>> Begin Provided data

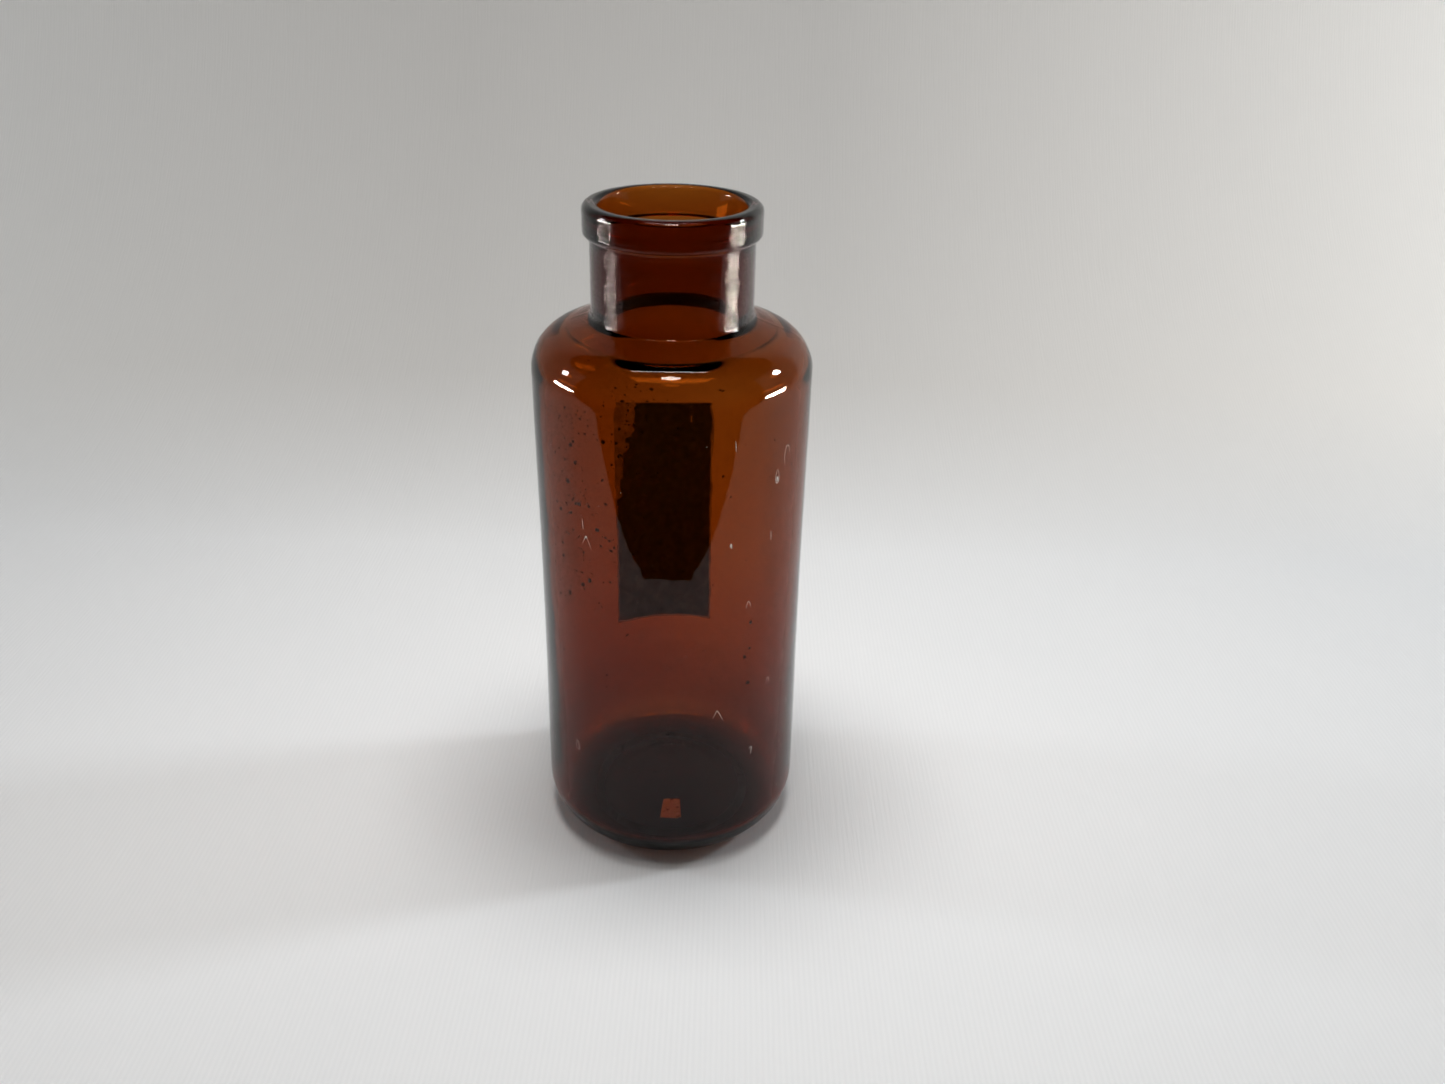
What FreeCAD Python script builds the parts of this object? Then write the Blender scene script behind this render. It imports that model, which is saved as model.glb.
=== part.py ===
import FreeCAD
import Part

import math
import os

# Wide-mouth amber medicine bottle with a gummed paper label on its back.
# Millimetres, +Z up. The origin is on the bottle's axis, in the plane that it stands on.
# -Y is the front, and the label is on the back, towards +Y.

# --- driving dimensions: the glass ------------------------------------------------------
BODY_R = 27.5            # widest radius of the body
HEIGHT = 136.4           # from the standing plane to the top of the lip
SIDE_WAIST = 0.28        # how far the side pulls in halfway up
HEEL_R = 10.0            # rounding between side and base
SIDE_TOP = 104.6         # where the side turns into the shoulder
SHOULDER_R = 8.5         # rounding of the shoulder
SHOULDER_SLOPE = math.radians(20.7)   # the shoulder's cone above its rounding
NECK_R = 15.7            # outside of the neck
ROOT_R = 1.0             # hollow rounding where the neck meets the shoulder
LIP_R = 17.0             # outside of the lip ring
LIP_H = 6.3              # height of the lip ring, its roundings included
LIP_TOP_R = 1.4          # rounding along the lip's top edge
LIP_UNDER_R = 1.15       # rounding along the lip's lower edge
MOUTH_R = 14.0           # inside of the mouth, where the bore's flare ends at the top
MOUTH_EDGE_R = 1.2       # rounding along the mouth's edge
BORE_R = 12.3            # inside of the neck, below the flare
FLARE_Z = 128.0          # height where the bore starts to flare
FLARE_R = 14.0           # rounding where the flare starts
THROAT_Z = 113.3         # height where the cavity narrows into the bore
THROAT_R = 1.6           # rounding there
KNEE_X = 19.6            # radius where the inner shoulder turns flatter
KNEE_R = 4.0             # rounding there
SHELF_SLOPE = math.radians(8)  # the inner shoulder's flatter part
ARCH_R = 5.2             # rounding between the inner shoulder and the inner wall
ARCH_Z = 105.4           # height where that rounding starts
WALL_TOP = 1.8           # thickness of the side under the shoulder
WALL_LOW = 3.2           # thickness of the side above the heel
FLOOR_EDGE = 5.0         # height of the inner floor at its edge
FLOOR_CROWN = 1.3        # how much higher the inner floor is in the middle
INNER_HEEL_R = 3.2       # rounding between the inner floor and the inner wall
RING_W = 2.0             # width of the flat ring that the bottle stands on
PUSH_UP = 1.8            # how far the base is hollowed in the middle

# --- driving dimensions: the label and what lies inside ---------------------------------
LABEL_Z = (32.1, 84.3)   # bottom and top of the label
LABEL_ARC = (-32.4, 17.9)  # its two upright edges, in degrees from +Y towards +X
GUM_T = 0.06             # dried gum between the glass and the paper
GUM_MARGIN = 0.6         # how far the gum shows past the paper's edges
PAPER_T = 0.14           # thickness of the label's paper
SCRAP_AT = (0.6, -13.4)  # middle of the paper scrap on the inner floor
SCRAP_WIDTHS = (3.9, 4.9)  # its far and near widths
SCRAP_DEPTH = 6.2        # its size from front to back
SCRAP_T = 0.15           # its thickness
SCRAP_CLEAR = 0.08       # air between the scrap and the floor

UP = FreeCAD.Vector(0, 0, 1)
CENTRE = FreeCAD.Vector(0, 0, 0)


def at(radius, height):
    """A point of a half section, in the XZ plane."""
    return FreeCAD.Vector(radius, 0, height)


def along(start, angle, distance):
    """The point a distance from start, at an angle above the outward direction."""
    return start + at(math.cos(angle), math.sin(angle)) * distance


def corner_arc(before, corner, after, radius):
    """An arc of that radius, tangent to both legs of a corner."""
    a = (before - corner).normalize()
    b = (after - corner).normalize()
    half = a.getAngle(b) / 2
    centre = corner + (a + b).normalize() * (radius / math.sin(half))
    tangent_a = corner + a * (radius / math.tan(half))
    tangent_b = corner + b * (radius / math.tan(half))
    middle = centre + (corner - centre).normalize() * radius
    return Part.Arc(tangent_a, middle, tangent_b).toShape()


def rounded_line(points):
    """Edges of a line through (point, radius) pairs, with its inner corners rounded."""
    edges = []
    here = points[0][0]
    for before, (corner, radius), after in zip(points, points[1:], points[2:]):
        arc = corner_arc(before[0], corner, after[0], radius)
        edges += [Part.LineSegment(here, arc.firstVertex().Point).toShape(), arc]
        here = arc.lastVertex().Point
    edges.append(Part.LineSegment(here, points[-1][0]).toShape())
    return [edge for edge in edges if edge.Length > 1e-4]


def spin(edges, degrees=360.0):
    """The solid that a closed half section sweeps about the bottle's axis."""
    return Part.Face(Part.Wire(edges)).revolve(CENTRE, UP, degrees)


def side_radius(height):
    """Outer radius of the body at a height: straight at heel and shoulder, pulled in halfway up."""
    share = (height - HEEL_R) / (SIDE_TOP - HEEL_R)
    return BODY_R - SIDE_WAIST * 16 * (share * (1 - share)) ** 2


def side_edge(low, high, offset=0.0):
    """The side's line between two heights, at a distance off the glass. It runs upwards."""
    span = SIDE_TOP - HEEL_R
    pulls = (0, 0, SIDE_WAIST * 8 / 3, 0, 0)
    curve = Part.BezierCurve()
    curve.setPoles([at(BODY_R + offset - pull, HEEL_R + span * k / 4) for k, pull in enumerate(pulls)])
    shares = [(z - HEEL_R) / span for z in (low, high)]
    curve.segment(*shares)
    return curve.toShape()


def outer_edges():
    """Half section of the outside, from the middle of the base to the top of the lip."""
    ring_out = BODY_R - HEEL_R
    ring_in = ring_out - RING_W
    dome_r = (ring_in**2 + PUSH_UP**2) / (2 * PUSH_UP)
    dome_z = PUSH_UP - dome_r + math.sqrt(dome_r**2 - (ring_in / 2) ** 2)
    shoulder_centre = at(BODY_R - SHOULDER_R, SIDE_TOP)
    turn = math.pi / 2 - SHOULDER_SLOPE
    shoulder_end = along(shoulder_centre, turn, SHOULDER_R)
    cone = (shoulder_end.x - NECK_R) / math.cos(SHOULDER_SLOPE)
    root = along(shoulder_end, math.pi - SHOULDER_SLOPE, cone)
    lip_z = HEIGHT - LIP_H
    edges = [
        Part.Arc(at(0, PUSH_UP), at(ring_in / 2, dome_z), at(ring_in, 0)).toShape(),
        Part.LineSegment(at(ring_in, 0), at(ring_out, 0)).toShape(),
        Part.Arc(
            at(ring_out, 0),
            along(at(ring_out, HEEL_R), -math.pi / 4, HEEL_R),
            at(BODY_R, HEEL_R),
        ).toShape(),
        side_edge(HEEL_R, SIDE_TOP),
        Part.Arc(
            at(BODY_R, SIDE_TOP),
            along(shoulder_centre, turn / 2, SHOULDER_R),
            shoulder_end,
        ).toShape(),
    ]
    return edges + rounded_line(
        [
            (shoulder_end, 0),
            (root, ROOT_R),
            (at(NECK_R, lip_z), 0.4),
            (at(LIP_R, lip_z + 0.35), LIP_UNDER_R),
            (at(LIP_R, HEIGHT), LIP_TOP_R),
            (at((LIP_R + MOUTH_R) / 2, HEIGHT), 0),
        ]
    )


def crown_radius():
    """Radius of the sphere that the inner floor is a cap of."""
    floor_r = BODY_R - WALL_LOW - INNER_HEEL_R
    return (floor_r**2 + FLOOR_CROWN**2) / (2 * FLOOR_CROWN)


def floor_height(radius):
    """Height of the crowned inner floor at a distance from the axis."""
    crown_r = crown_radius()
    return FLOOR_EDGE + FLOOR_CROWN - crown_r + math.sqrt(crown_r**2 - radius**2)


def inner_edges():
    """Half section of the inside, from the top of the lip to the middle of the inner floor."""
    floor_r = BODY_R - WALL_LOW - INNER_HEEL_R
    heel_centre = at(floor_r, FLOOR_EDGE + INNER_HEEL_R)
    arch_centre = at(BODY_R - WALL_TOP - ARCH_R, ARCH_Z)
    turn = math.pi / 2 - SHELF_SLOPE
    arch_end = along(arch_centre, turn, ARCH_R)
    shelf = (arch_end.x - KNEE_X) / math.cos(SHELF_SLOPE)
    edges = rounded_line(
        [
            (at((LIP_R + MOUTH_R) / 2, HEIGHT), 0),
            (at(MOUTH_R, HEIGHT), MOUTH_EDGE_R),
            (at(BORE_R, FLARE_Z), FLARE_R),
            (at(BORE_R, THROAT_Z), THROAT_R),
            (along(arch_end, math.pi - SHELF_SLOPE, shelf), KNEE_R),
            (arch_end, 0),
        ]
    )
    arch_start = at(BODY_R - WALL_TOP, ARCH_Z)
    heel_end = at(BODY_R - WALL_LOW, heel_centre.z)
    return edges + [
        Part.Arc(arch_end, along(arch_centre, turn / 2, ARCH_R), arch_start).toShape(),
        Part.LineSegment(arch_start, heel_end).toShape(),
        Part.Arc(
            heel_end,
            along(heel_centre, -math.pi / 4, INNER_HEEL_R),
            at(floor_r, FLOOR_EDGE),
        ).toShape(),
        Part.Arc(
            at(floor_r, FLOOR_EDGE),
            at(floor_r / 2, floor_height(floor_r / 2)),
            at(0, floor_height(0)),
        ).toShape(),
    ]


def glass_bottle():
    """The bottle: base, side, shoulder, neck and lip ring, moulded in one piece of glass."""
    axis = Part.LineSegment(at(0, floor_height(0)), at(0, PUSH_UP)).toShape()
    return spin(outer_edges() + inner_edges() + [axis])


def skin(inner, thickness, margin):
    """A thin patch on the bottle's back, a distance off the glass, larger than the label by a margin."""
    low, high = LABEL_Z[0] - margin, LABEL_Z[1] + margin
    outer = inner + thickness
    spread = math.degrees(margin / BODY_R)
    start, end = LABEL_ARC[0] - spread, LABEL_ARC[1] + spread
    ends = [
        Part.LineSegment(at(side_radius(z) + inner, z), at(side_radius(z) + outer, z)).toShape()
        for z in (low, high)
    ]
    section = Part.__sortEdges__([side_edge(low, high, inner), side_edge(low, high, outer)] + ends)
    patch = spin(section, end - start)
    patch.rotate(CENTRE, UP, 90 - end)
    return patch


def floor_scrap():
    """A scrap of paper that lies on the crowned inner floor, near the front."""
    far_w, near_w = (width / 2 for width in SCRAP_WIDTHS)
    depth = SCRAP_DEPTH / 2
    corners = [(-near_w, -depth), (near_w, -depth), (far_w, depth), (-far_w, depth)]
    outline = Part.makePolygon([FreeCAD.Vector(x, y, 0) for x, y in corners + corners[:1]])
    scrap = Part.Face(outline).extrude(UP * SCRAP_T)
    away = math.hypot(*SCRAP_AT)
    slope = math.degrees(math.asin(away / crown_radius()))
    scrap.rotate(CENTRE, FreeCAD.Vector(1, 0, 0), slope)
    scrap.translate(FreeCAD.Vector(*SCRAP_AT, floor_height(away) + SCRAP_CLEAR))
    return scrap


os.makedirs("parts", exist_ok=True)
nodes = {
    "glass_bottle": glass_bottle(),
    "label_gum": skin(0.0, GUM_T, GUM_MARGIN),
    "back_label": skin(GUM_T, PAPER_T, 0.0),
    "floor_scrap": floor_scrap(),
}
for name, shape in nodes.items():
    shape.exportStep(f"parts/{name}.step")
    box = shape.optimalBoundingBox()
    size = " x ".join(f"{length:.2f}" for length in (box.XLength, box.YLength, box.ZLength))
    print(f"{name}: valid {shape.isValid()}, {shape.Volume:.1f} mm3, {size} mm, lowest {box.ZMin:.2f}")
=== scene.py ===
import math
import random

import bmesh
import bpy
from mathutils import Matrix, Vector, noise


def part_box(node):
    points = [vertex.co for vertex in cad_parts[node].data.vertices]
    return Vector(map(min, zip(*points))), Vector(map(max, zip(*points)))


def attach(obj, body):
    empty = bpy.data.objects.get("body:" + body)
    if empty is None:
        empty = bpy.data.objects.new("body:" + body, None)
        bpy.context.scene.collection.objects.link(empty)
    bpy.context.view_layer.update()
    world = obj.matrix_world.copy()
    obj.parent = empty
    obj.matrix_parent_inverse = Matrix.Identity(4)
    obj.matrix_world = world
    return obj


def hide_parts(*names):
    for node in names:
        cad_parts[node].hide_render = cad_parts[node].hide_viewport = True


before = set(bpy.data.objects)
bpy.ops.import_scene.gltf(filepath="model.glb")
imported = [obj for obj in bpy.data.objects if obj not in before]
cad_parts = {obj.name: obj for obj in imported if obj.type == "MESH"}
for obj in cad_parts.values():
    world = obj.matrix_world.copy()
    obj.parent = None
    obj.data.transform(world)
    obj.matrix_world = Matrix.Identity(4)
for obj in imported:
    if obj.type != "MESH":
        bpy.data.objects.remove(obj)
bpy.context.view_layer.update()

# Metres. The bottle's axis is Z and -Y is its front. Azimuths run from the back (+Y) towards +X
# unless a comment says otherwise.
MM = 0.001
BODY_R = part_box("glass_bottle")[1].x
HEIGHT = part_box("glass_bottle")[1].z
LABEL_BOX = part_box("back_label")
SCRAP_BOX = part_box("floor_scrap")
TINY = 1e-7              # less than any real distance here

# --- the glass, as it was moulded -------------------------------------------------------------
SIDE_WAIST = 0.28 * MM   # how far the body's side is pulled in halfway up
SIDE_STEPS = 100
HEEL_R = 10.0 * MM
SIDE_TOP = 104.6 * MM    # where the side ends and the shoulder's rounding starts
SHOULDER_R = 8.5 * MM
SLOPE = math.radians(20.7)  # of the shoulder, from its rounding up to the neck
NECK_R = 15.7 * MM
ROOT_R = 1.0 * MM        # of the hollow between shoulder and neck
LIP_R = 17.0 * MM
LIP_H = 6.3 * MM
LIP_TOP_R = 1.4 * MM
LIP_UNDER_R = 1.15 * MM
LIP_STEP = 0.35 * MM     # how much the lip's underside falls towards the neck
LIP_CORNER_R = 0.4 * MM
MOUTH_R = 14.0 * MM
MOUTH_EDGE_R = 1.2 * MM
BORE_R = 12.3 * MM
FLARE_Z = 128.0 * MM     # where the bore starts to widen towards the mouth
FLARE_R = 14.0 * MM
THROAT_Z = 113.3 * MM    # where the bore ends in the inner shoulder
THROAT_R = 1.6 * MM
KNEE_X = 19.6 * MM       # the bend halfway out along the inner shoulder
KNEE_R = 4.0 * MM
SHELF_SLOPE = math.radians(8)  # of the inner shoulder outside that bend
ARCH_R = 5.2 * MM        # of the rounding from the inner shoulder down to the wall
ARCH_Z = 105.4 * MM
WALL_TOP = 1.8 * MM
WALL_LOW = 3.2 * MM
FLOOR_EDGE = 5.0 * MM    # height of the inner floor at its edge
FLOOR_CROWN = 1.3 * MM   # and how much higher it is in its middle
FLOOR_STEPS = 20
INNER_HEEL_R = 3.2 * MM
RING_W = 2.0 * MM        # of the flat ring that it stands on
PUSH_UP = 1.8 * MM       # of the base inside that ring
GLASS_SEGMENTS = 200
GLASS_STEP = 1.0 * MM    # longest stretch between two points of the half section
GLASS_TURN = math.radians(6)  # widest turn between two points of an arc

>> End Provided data

Print, unaltered, every line from the beginning of the material down to the line with "# -Y is the".

◆ Exercise answer
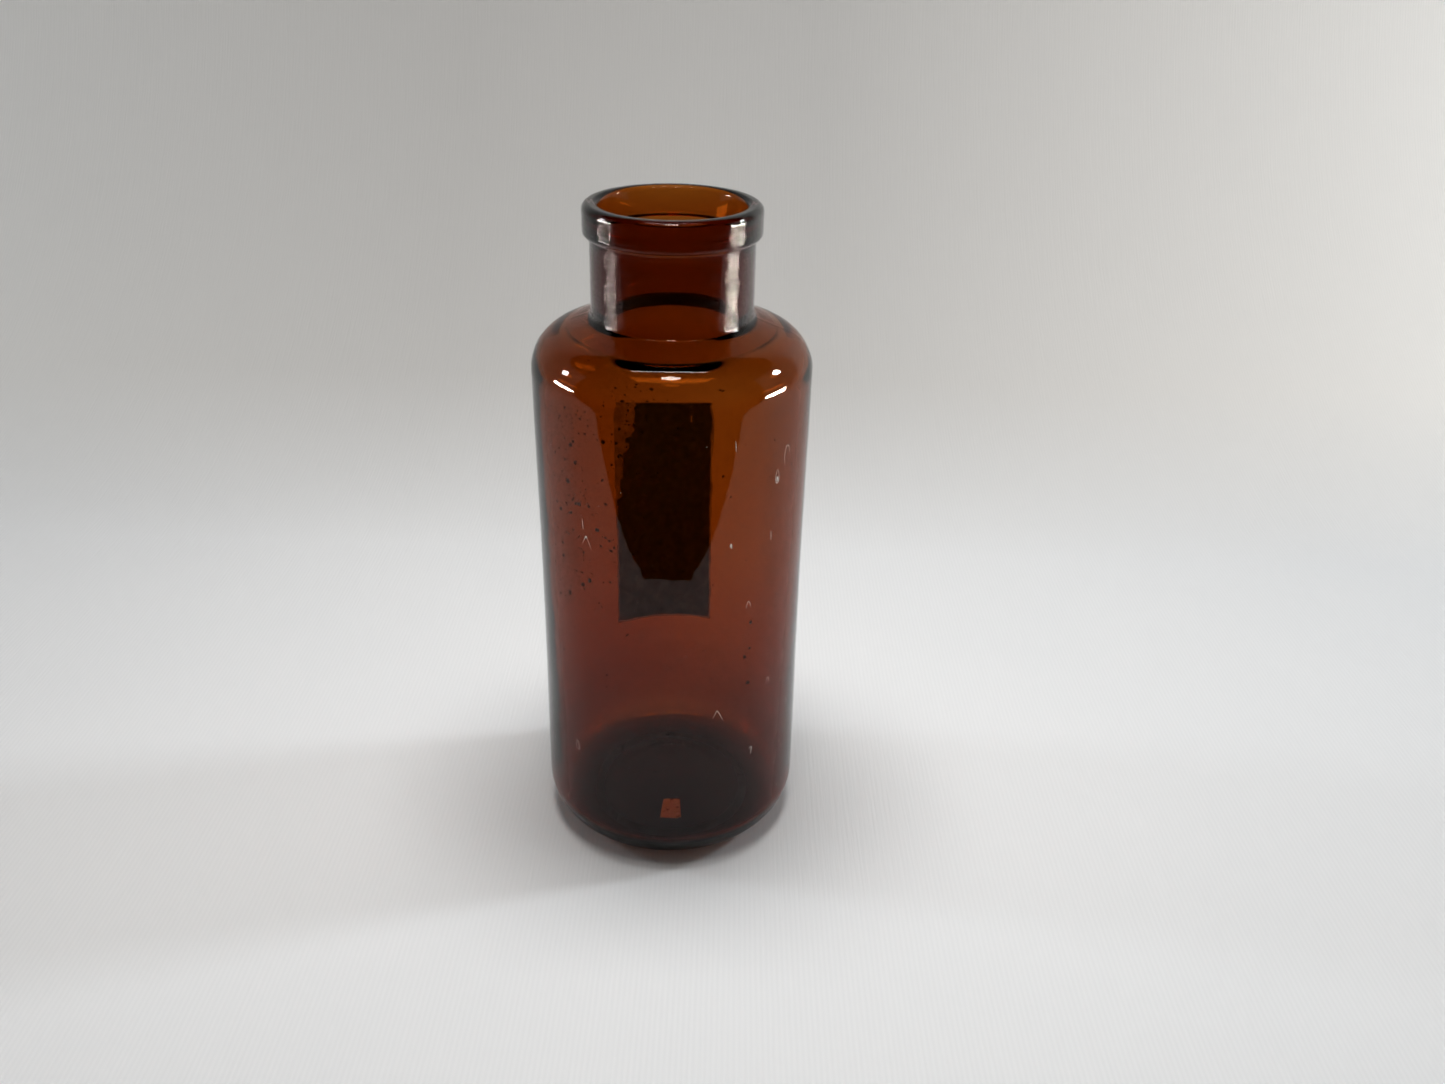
What FreeCAD Python script builds the parts of this object? Then write the Blender scene script behind this render. It imports that model, which is saved as model.glb.
=== part.py ===
import FreeCAD
import Part

import math
import os

# Wide-mouth amber medicine bottle with a gummed paper label on its back.
# Millimetres, +Z up. The origin is on the bottle's axis, in the plane that it stands on.
# -Y is the front, and the label is on the back, towards +Y.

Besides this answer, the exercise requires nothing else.